A couple of things stand out for me for Greg Jennings.
1. He is always a lock for over 1,000 yards
2. Rodgers is throwing to him
3. Effective in the red zone
Last year was a tough one for No. 85, but historically he has been a solid No. 1 option for Aaron Rodgers.
His speed and ability to shake off defenders has been his reason for success, but I would like to see an increase in his catching ability.
What’s with Green Bay and playing on turf in 2009? Not a single point for Jennings on turf.
I can hear the state of Minnesota gasping for air for the fact the AP isn’t No. 1 on the list.
I can explain, people of 10,000 lakes… one word: fumbles.
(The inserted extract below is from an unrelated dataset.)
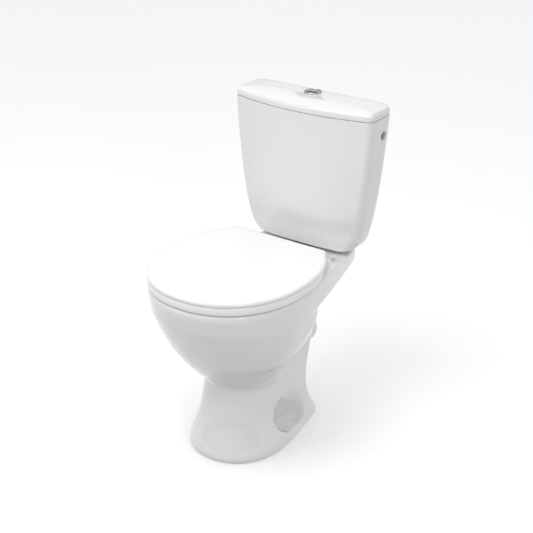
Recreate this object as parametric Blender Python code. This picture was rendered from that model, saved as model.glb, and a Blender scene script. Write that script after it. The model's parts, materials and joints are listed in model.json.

For my money, Peterson is the type of running back that has the potential to break a run every time he touches the rock. One problem, however: fumbles.
When you compare Peterson to the likes of Chris Johnson, Ray Rice, Maurice Jones-Drew, and Frank Gore, you find a disturbing fact.
Adrian Peterson has lost twice as many fumbles (as a minimum) than any running back I have mentioned. A fumble recovered is a wrong done right. A fumble lost is an opportunity lost forever.
Still, you cannot deny the conviction and passion of Peterson's play. That is what has made him such a great player in the NFL and a staple for the Vikings.
You can find many naturally athletic players, but it is those who play with heart who break records and place high on my list.
Gifted with accuracy, a strong throwing arm, and blessed with a dynamite receiving corps, Rodgers is well on his well to building on a Packer legacy.
There are those who state Rodgers learned much from being in the shadows of Brett Favre all those years and that he acquired a better understanding of the game.
Meanwhile, others state Favre doesn’t provide much for understudies other than ‘pants on the ground,’ which may be true.
What is undeniable, however, is the numbers Rodgers puts up week after week. Since obtaining the starting gig, he has been north of 4,000 yards passing, north of 25+ TDs, and was rated 109.4 in the red zone in 2009.
Further add to the fact that his draft ranking (currently sixth overall) speaks volumes to what amount of faith fantasy owners have for Lambeau’s quarterback.